BTW I agree with the court that the items are not art. They were built to fulfil a function, that function being props in a film.
Contracts are for clarifying rights/responsibilities under the law. They are not accepted to replace the law or any parts of.
Same reason most click-through EULAs are not worth the paper they are printed on - they are either re-iterating existing law or contradicting it, neither of which means much in a court.
The judgment references the 1988 copyright designs and patent act.
Section 52 of that acts reads that any use under license of an artistic design through an industrial process renders the design applicable for public use 25 years after the end of the calendar year it was first marketed, so long as it was marketed in the UK.
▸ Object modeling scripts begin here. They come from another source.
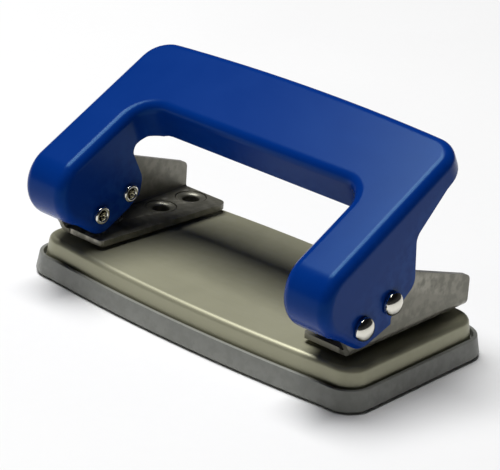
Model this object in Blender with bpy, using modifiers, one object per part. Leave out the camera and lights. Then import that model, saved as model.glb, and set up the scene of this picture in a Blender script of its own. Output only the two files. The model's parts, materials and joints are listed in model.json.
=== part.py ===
"""Two-hole paper punch: pressed-steel base with a plastic chip tray, two side
brackets, a one-piece lever handle, and a spring-returned punch under each leg.

Frame: X runs along the long side, Y runs away from the side where the paper goes in,
Z is up. The origin is the middle of the resting face. Lengths are metres.
"""

import math

import bmesh
import bpy
from mathutils import Matrix, Vector

MM = 0.001
SIDES = (("left", -1), ("right", 1))

# Base: the plan is a rectangle with round corners and bowed long sides.
BASE_HALF_LENGTH = 51.2 * MM
BASE_HALF_WIDTH = 24.0 * MM
BASE_BOW = 3.0 * MM
BASE_CORNER = 6.5 * MM

TRAY_HEIGHT = 5.3 * MM
TRAY_DRAFT = 0.8 * MM
TRAY_FLOOR = 1.5 * MM
TRAY_LEDGE = 3.6 * MM
TRAY_RIM = 1.7 * MM
TRAY_WALL = 3.2 * MM

PLATE_TOP = 9.5 * MM
PLATE_FOOT = 3.9 * MM
PLATE_SHEET = 1.2 * MM
PLATE_INSET = 2.0 * MM
PLATE_TAPER = 0.7 * MM
PLATE_EDGE = 1.2 * MM

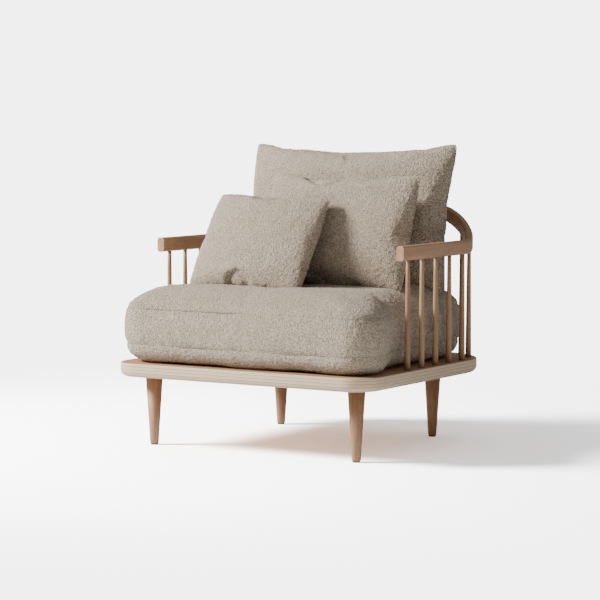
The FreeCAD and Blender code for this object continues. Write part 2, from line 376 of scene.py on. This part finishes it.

Unless all those toys in the late 70s were hand made then most of the prime star-wars designs now go to public domain in the UK.
From what i am reading here the court ruling was that because it was classed as a functional item and not work of art the copyright expired after 15 years.
Does this therefore mean that its not only Ainsworth who can now reproduce copies of the stormtrooper helmet but any one else can start making and selling them outside the US because its out of copyright?
Thanks to the state of modern IP laws and their related legal precedents, it is now easier than ever for a company to rob one of its employees of his life's work. Now you can own the patents for everything he invents, own the copyrights for every creative work he produces, and generally screw him over if he ever does anything with those ideas that doesn't involve giving you money, because you can tell him he can either sign this contract or get a job elsewhere (where a similar contract awaits).
Half a century ago, it might have required a bit more effort, or at least have been considered immoral. Now and then, one of the people who gets screwed over wins a protracted court battle at enormous personal expense, and we like to think it means things are getting better.
Do mechanisms for the legal recognition of the ownership of ideas really benefit society, or just the people with the money to stuff those ideas in a safe and sue the crap out of anybody who objects?